Expression of IMP3 was analysed in relation with histological grade proposed by Barletta et al.[21], but no significant correlation was found (P = 0.287). According to some authors,[24] there is no well-established histological or cytological grading scheme for NSCLC and currently applied subjective grading is not prognostically relevant. In our series solid subtype was the most common and it was analysed in relation to other subtypes (acinar, lepidic and papillary) grouped together. One case of papillary subtype had characteristics of recently described stromal micropapillary pattern[25, 26]. IMP3 overexpression correlated with solid subtype (P = 0.002). In the series of 89 surgically resected specimens Findeis-Hosey et al. have found that positive IMP3 expression was strongly correlated with poorly differentiated adenocarcinoma and solid component of myxed subtype adenocarcinoma[20]. In our study, expression of TTF-1 and Napsin A were 61% and 51%, respectively. TTF-1 expression value was within reported range[9], but percentage of Napsin A positive cases was surprisingly low[27]. Possible explanation for this could be high proportion of solid subtype in our series, although technical problems in sampling and fixation could not be excluded. Expression of Napsin negatively correlated with poor differentiation and 40 (76.9%) cases of histologic grade 3 were Napsin A negative (P = 0.031). Expression of TTF-1 did not correlate with grade (P = 0.542), which confirmed objection of Ueno et al.[27] that TTF-1 showed no association with the grade of tumour differentiation. Both TTF-1 and Napsin A were negative in 28 cases, majority of those were of solid subtype and immunohistochemically negative to Cytokeratin 5/6. The proportion of dual negative cases in our study was higher than in study of Turner et al.[8], 32% versus 10.6%, respectively which could be explained by high percentage of solid subtype in our sample. IMP3 overexpression correlated with negative expression of Napsin A (P = 0.004), but correlation of IMP3 and TTF-1 was not found (P = 0.599).

During five-year follow-up, out of 90 patients with inoperable lung adenocarcinoma, 79 (8.77%) died. The mean overall survival was 8 months (95% CI 1–34 months).
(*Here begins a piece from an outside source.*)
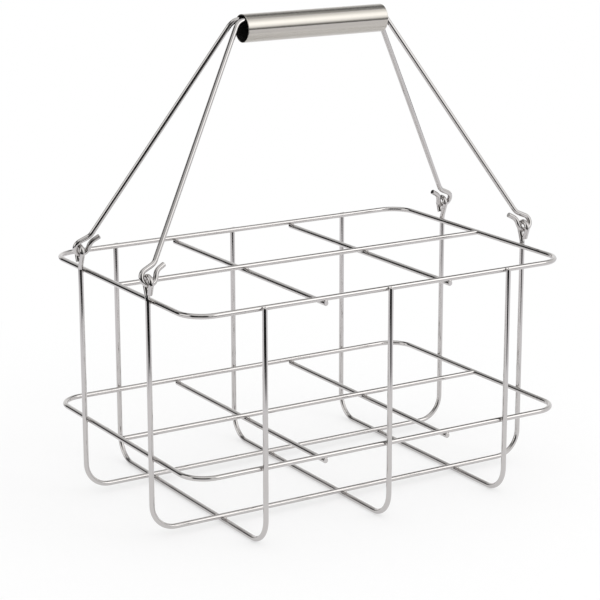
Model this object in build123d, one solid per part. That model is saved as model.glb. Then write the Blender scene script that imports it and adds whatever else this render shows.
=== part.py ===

IMP3 overexpression had no influence on mean overall survival (P = 0.712). We did not find statistically significant difference in tumour size (P = 0.411), T staging (P = 0.458) or N staging (P = 0.612) among IMP3 overexpressed and IMP3 negative cases. Findeis-Hosey et al. found that IMP3 is more frequently expressed in larger tumours with positive lymph nodes or higher clinical stage, but the difference was not statistically significant[20].

In our series, 45 patients developed distant metastasis to the brain, liver, adrenal glands, bones or to multiple sites. Quite often symptoms of metastases were the first sign of the malignancy. IMP3 overexpression showed correlation with distant metastases regardless of histological subtype (P = 0.033). Further series are needed to confirm these results and eventually establish IMP3 in initial immunohistochemical panel for small bronchoscopic biopsy/cytology, as a marker for aggressive behaviour and higher metastatic potential of lung adenocarcinoma.

In conclusion, IMP3 overexpression correlated with solid subtype and negative expression of Napsin A, as well as distant metastasis regardless of hystological subtype. Our results confirm that positive IMP 3 expression predicts aggressive tumour behaviour in lung adenocarcinoma and can be used as a significant predictor of unfavorable outcome.